■ **Description of the task**
Write out every record below exactly as it appears.

■ **Source records**
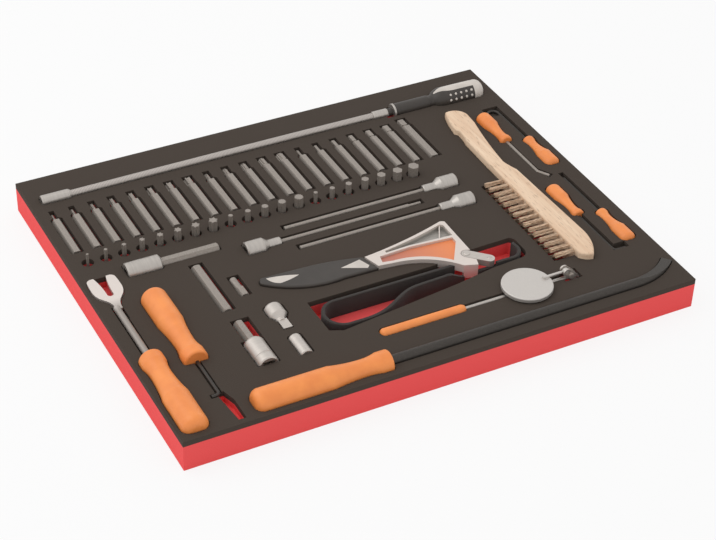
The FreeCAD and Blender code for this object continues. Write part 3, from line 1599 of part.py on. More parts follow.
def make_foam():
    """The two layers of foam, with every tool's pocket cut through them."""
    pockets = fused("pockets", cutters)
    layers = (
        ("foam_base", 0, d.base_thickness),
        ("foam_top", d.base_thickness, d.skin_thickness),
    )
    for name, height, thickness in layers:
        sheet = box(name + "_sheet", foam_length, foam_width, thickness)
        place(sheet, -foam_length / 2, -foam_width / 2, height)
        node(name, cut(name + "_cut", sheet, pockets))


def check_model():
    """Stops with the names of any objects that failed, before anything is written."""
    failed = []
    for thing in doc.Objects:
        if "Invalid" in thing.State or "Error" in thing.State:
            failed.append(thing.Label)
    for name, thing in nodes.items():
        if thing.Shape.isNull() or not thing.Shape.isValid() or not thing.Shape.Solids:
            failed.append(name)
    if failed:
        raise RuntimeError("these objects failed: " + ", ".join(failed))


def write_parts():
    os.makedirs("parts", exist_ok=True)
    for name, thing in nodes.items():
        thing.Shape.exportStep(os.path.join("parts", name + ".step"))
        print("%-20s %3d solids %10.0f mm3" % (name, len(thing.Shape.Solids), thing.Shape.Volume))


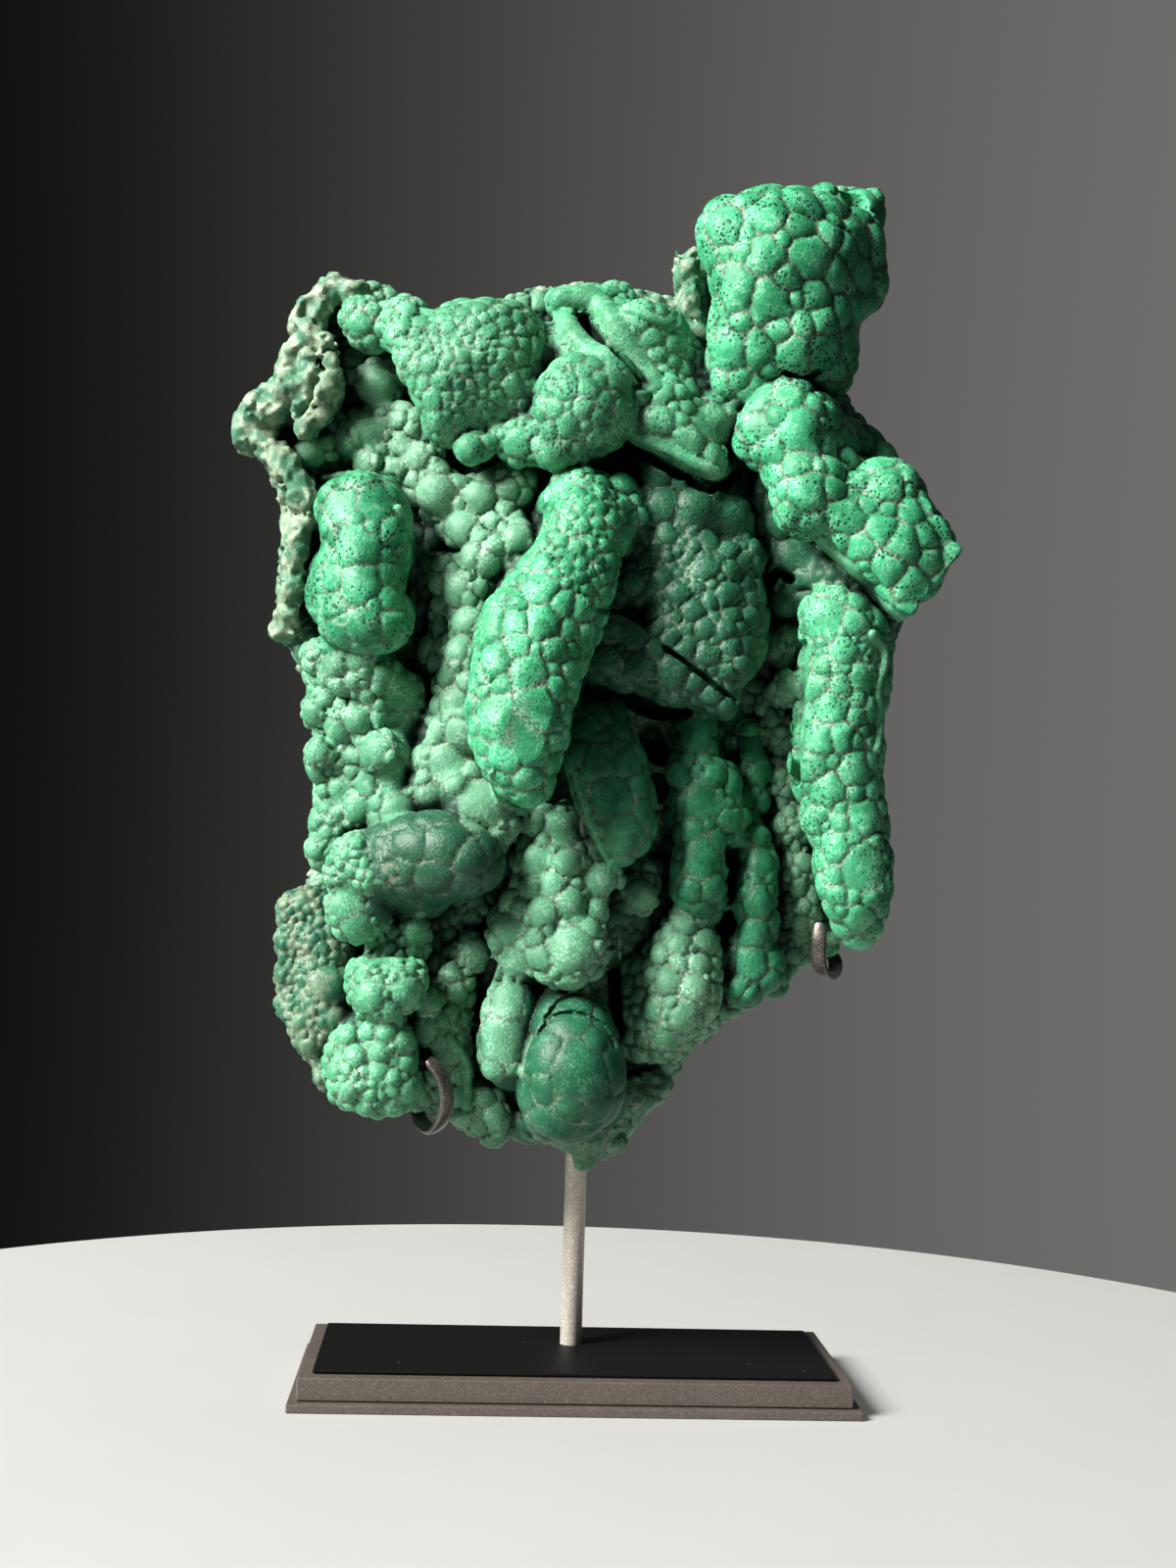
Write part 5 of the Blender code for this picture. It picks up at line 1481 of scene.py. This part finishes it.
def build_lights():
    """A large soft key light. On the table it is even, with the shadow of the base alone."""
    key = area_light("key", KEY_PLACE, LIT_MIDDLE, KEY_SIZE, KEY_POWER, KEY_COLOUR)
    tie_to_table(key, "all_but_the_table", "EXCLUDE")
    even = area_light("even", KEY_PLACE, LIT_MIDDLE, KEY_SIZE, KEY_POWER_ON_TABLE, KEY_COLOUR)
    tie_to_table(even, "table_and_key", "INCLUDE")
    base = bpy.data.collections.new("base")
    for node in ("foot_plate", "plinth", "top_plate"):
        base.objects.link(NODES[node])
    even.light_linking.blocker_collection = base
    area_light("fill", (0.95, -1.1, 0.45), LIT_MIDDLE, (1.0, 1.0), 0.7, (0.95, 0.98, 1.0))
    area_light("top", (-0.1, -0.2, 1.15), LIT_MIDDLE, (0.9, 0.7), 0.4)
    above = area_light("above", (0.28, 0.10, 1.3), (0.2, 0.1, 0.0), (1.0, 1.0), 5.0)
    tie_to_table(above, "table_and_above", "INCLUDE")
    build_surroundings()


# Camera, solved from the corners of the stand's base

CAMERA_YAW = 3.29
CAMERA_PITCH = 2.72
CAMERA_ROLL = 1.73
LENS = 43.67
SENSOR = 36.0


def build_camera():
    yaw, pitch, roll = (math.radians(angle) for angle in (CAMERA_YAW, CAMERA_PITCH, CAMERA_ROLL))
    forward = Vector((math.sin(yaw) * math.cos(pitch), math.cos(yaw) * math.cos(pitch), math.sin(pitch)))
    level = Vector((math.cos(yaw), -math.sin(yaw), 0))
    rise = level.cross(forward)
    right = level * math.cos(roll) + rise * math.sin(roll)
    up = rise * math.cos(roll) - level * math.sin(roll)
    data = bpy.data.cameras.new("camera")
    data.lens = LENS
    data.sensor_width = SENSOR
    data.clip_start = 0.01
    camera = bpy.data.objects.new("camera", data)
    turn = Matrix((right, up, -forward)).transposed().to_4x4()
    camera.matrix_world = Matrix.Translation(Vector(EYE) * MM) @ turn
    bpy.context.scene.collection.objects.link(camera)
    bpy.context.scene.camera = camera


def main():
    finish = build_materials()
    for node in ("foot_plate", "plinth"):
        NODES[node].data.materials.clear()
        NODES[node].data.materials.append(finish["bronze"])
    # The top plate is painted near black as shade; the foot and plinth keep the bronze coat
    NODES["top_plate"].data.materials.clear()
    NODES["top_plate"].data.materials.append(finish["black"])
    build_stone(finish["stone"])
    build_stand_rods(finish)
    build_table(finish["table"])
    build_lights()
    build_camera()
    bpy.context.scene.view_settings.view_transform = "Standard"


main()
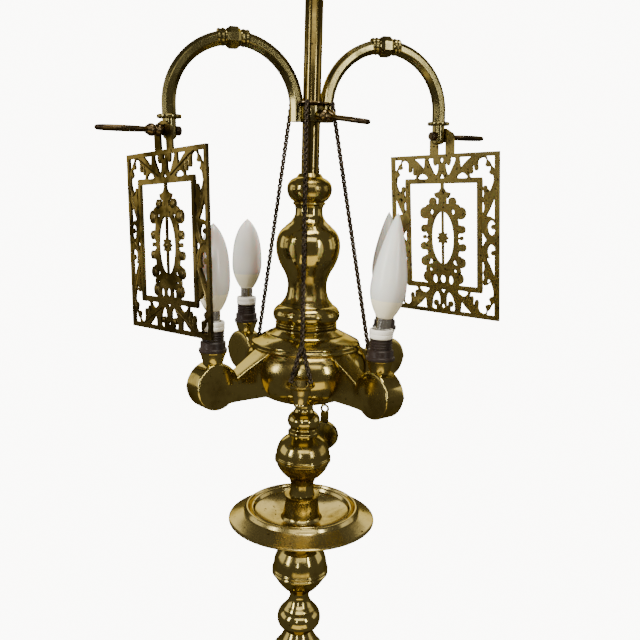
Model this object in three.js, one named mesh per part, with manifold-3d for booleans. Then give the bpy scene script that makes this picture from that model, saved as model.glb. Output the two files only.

■ **Full solution**
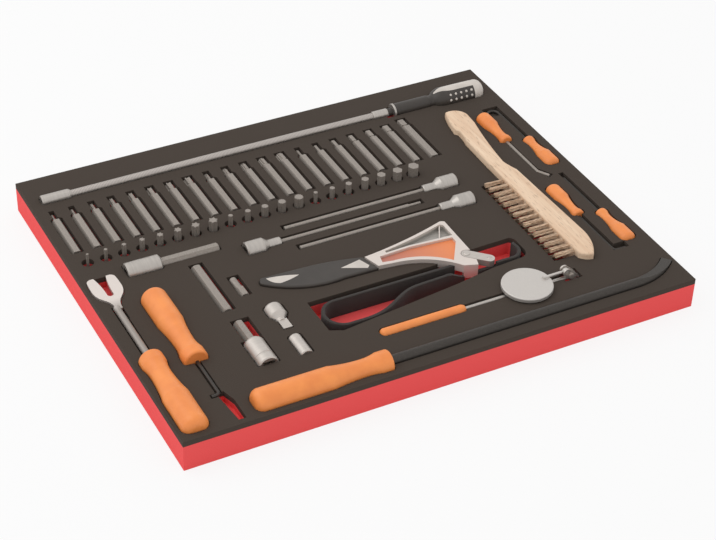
The FreeCAD and Blender code for this object continues. Write part 3, from line 1599 of part.py on. More parts follow.
def make_foam():
    """The two layers of foam, with every tool's pocket cut through them."""
    pockets = fused("pockets", cutters)
    layers = (
        ("foam_base", 0, d.base_thickness),
        ("foam_top", d.base_thickness, d.skin_thickness),
    )
    for name, height, thickness in layers:
        sheet = box(name + "_sheet", foam_length, foam_width, thickness)
        place(sheet, -foam_length / 2, -foam_width / 2, height)
        node(name, cut(name + "_cut", sheet, pockets))


def check_model():
    """Stops with the names of any objects that failed, before anything is written."""
    failed = []
    for thing in doc.Objects:
        if "Invalid" in thing.State or "Error" in thing.State:
            failed.append(thing.Label)
    for name, thing in nodes.items():
        if thing.Shape.isNull() or not thing.Shape.isValid() or not thing.Shape.Solids:
            failed.append(name)
    if failed:
        raise RuntimeError("these objects failed: " + ", ".join(failed))


def write_parts():
    os.makedirs("parts", exist_ok=True)
    for name, thing in nodes.items():
        thing.Shape.exportStep(os.path.join("parts", name + ".step"))
        print("%-20s %3d solids %10.0f mm3" % (name, len(thing.Shape.Solids), thing.Shape.Volume))


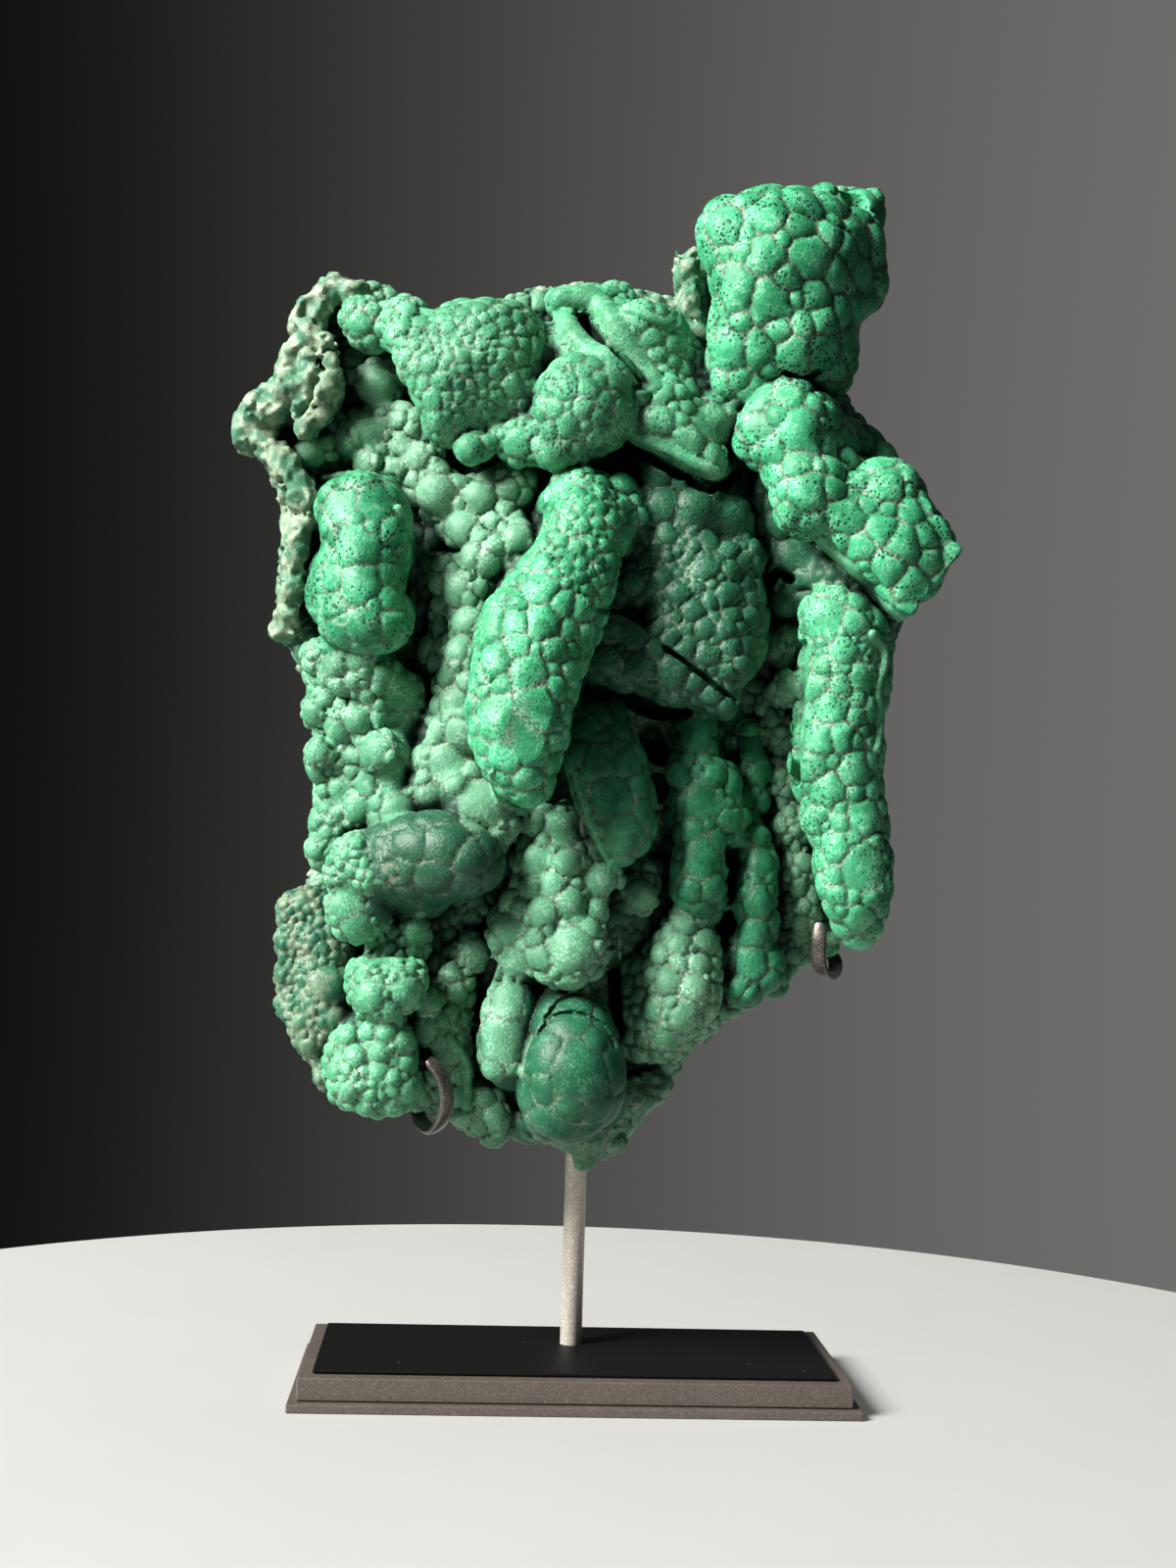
Write part 5 of the Blender code for this picture. It picks up at line 1481 of scene.py. This part finishes it.
def build_lights():
    """A large soft key light. On the table it is even, with the shadow of the base alone."""
    key = area_light("key", KEY_PLACE, LIT_MIDDLE, KEY_SIZE, KEY_POWER, KEY_COLOUR)
    tie_to_table(key, "all_but_the_table", "EXCLUDE")
    even = area_light("even", KEY_PLACE, LIT_MIDDLE, KEY_SIZE, KEY_POWER_ON_TABLE, KEY_COLOUR)
    tie_to_table(even, "table_and_key", "INCLUDE")
    base = bpy.data.collections.new("base")
    for node in ("foot_plate", "plinth", "top_plate"):
        base.objects.link(NODES[node])
    even.light_linking.blocker_collection = base
    area_light("fill", (0.95, -1.1, 0.45), LIT_MIDDLE, (1.0, 1.0), 0.7, (0.95, 0.98, 1.0))
    area_light("top", (-0.1, -0.2, 1.15), LIT_MIDDLE, (0.9, 0.7), 0.4)
    above = area_light("above", (0.28, 0.10, 1.3), (0.2, 0.1, 0.0), (1.0, 1.0), 5.0)
    tie_to_table(above, "table_and_above", "INCLUDE")
    build_surroundings()


# Camera, solved from the corners of the stand's base

CAMERA_YAW = 3.29
CAMERA_PITCH = 2.72
CAMERA_ROLL = 1.73
LENS = 43.67
SENSOR = 36.0


def build_camera():
    yaw, pitch, roll = (math.radians(angle) for angle in (CAMERA_YAW, CAMERA_PITCH, CAMERA_ROLL))
    forward = Vector((math.sin(yaw) * math.cos(pitch), math.cos(yaw) * math.cos(pitch), math.sin(pitch)))
    level = Vector((math.cos(yaw), -math.sin(yaw), 0))
    rise = level.cross(forward)
    right = level * math.cos(roll) + rise * math.sin(roll)
    up = rise * math.cos(roll) - level * math.sin(roll)
    data = bpy.data.cameras.new("camera")
    data.lens = LENS
    data.sensor_width = SENSOR
    data.clip_start = 0.01
    camera = bpy.data.objects.new("camera", data)
    turn = Matrix((right, up, -forward)).transposed().to_4x4()
    camera.matrix_world = Matrix.Translation(Vector(EYE) * MM) @ turn
    bpy.context.scene.collection.objects.link(camera)
    bpy.context.scene.camera = camera


def main():
    finish = build_materials()
    for node in ("foot_plate", "plinth"):
        NODES[node].data.materials.clear()
        NODES[node].data.materials.append(finish["bronze"])
    # The top plate is painted near black as shade; the foot and plinth keep the bronze coat
    NODES["top_plate"].data.materials.clear()
    NODES["top_plate"].data.materials.append(finish["black"])
    build_stone(finish["stone"])
    build_stand_rods(finish)
    build_table(finish["table"])
    build_lights()
    build_camera()
    bpy.context.scene.view_settings.view_transform = "Standard"


main()
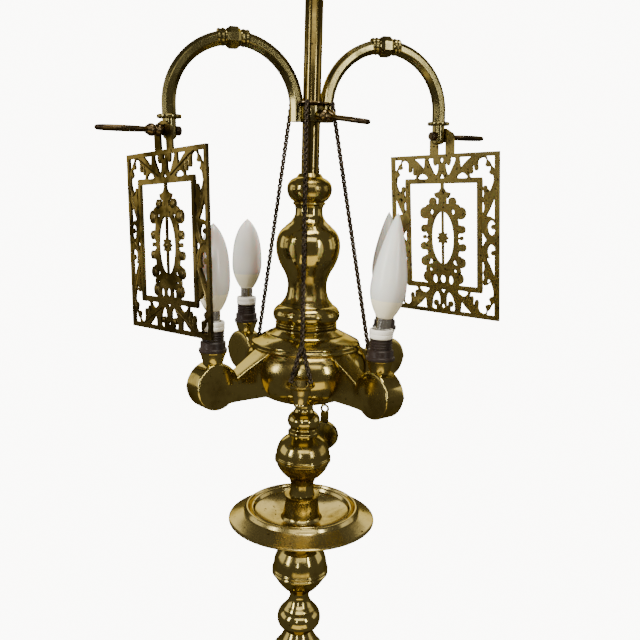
Model this object in three.js, one named mesh per part, with manifold-3d for booleans. Then give the bpy scene script that makes this picture from that model, saved as model.glb. Output the two files only.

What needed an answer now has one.